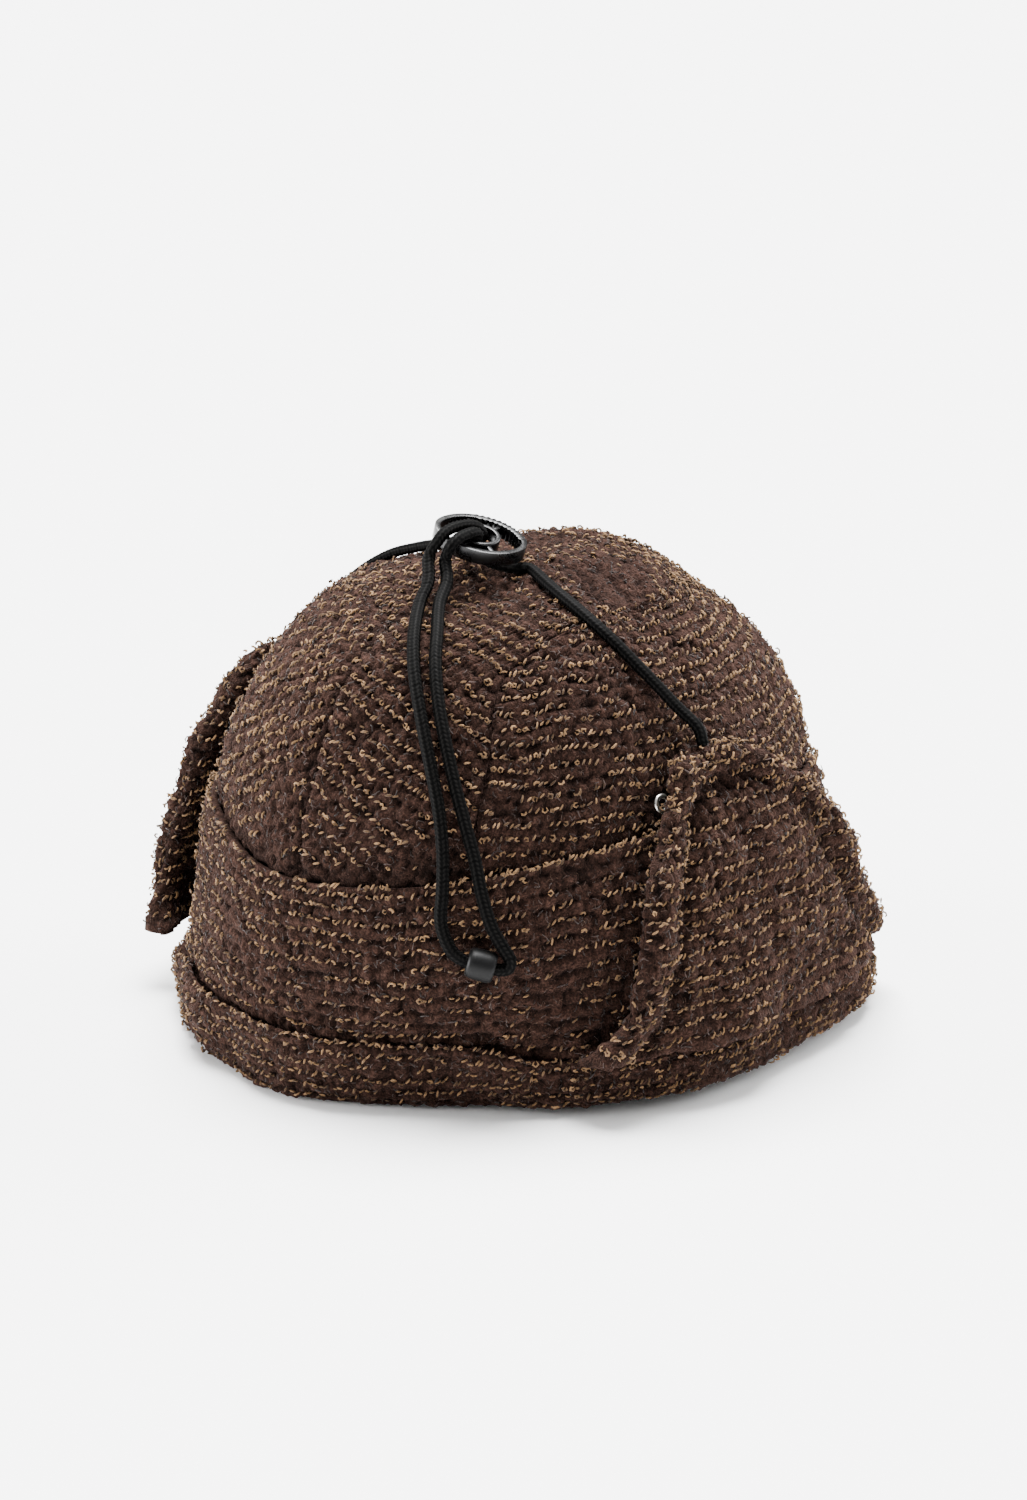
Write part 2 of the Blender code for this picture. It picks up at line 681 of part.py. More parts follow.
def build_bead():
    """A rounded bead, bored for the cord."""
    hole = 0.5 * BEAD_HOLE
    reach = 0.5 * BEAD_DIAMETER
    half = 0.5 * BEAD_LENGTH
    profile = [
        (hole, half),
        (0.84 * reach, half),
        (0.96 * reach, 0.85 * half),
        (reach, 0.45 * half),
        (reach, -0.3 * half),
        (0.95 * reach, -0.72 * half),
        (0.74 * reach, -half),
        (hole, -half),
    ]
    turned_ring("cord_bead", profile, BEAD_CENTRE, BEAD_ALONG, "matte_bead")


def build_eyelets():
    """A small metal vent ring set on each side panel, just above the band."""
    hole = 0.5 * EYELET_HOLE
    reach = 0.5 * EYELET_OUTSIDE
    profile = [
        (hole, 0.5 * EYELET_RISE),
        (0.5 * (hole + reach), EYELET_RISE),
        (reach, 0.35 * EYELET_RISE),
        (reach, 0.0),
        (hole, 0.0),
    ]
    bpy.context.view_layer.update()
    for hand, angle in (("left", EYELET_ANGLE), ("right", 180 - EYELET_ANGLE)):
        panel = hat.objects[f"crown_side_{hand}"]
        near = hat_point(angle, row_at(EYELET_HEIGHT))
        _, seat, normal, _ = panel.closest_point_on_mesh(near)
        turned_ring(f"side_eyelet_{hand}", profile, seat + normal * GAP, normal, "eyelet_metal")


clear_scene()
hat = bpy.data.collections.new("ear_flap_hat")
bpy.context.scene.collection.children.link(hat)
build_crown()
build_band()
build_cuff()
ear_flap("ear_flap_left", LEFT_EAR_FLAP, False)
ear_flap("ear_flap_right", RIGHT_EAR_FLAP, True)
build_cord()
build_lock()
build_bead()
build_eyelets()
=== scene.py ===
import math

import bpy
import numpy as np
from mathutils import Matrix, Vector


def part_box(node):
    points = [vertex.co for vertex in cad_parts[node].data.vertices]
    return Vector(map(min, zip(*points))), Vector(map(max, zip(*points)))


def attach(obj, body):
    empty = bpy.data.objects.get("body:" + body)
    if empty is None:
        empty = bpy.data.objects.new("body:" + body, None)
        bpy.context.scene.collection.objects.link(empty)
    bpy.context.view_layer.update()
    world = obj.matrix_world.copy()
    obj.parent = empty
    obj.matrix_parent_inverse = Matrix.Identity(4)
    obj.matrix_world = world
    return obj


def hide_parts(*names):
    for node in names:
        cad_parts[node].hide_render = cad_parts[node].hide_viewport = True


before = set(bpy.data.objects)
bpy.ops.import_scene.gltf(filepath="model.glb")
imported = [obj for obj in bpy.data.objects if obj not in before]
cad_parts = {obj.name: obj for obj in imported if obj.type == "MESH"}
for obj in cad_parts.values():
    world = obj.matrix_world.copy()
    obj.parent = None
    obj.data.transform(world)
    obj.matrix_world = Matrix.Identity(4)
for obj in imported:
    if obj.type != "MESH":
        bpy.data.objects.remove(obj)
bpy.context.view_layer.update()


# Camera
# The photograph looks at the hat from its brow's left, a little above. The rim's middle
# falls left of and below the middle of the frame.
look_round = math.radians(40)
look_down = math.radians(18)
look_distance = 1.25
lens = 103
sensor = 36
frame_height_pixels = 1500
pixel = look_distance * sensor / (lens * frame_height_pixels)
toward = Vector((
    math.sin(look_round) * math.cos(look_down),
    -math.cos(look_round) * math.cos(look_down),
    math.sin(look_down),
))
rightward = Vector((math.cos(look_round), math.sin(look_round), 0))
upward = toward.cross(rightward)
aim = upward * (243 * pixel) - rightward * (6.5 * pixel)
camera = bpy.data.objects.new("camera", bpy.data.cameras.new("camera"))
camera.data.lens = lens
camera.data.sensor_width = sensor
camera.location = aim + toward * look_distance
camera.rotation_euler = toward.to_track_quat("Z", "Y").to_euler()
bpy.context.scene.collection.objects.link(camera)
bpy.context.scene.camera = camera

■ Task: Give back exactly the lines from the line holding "obj.parent = None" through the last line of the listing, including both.

■ Response:
    obj.parent = None
    obj.data.transform(world)
    obj.matrix_world = Matrix.Identity(4)
for obj in imported:
    if obj.type != "MESH":
        bpy.data.objects.remove(obj)
bpy.context.view_layer.update()


# Camera
# The photograph looks at the hat from its brow's left, a little above. The rim's middle
# falls left of and below the middle of the frame.
look_round = math.radians(40)
look_down = math.radians(18)
look_distance = 1.25
lens = 103
sensor = 36
frame_height_pixels = 1500
pixel = look_distance * sensor / (lens * frame_height_pixels)
toward = Vector((
    math.sin(look_round) * math.cos(look_down),
    -math.cos(look_round) * math.cos(look_down),
    math.sin(look_down),
))
rightward = Vector((math.cos(look_round), math.sin(look_round), 0))
upward = toward.cross(rightward)
aim = upward * (243 * pixel) - rightward * (6.5 * pixel)
camera = bpy.data.objects.new("camera", bpy.data.cameras.new("camera"))
camera.data.lens = lens
camera.data.sensor_width = sensor
camera.location = aim + toward * look_distance
camera.rotation_euler = toward.to_track_quat("Z", "Y").to_euler()
bpy.context.scene.collection.objects.link(camera)
bpy.context.scene.camera = camera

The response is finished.